Bookstore Ghettoes

  • by:
  • 03/02/2023

If Rachael Ray had been black, there are bookstores where her cookbook would not be displayed in the same section with all the other cookbooks. It would be displayed off in a special section for black authors.

This means that many people who were looking for cookbooks would not even see Rachael Ray's cookbook, much less buy it.

This is not rocket science but it seems to have escaped the notice of those publishers who supply racial information on their authors, thereby jeopardizing sales of their own books.
Some years back, I was looking for a particular book on child development and was surprised not to see it in the large section of child development books at a local bookstore.
When I asked a clerk to check and see if that book was available, she checked her computer and then said that there were copies in the store right now - in the section for black writers.

I had no idea what race the author of this child development book was, and would have considered it irrelevant if I had known. But our schools and colleges have turned out millions of people steeped in the new sacred trinity of "race, class, and gender."

I was reminded of all this recently when I noticed that my own latest book, "A Man of Letters," had as its number one official classification "African-American Intellectuals."
This book is no more about black intellectuals - I don't even use the term "African American" - than the child development book was about race.

Fortunately, a local San Francisco Borders bookstore that I visited seems to have ignored that classification and had the book on the shelves for books on government and politics.
Actually, "A Man of Letters" is a collection of excerpts from letters I have sent and received since 1960, on topics ranging from education to economics, law, the media, Third World countries and - in a very few places - black intellectuals.

Since these letters also cover events in my own life, the book is probably best classified as autobiographical. But I was happy to see it on the bookstore shelves under "government and politics," instead of being shunted off into a racial ghetto, where people looking for this kind of book are unlikely to go.

This is only one of many examples of how much this generation - especially the "educated" part of it - has let symbolism over-ride substance.

With just a moment's thought, anyone whose IQ is not in single digits would see the absurdity of the idea of losing book sales for the sake of symbolism. But the real problem is that so many people today don't stop and think when they are being swept along by some fashionable notion.

The notion of honoring black ("African American") writers with a special section in bookstores is just one of innumerable fashionable symbolic notions that ignore consequences.

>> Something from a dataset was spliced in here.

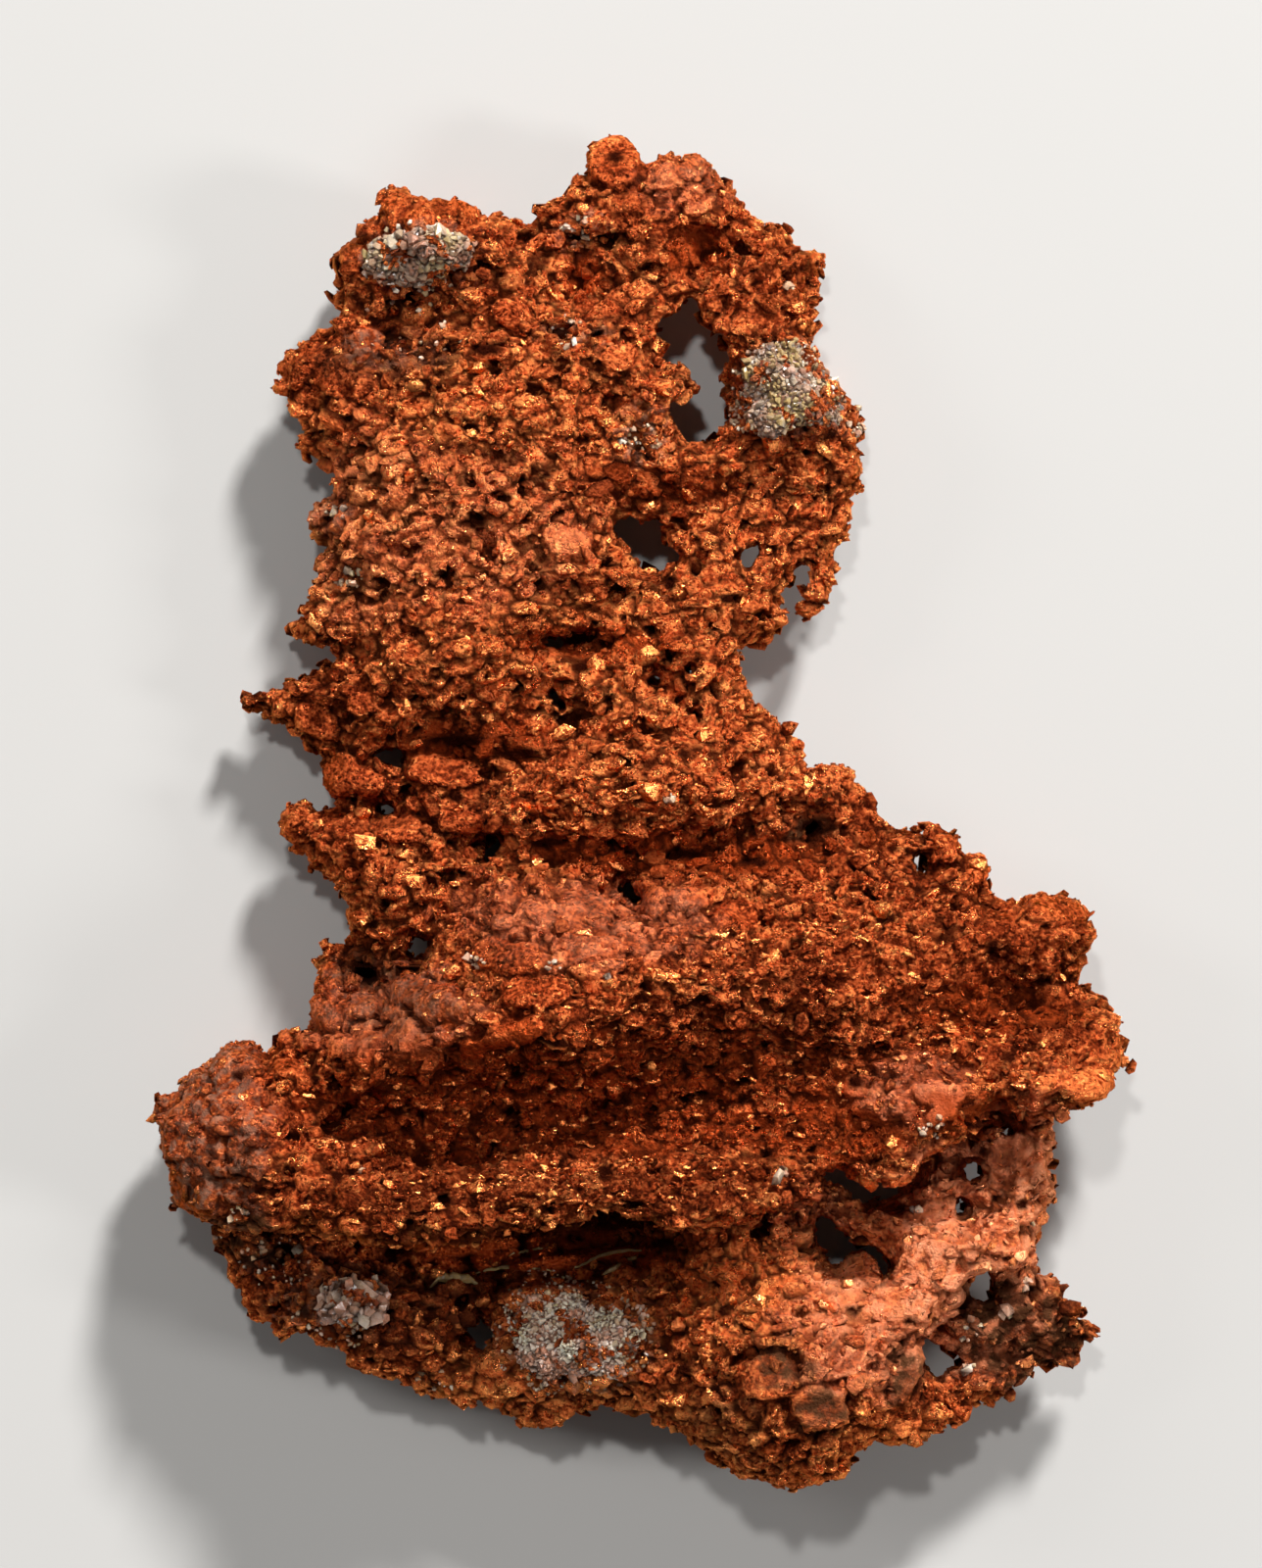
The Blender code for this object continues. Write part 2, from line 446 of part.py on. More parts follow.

In other situations, the negative consequences of mindless symbolism can be far more serious.

For example, one of the letters in "A Man of Letters" is from my friend and fellow economist Walter Williams, mentioning that he learned of a teaching hospital near him which had an unwritten policy against giving a failing grade to any black medical student.
Similar policies are mentioned in other letters, to and from other people, about double standards for black medical students at other places, including the Harvard Medical School in the 1970s.

Apparently the symbolism of having more black medical students on display was allowed to over-ride consideration of the consequences of sending out into the world under-qualified doctors, at the risk of their patients' lives.

It is not that these consequences are too complicated for the people who run medical schools to figure out. But nothing gets figured out if you don't bother to stop and think about it.

One of the reasons people don't bother to stop and think is that symbolism lets them feel good about themselves. They can go through life leaving havoc in their wake, while enjoying a warm glow of self-approval.

Lower book sales for black writers are one of the milder consequences.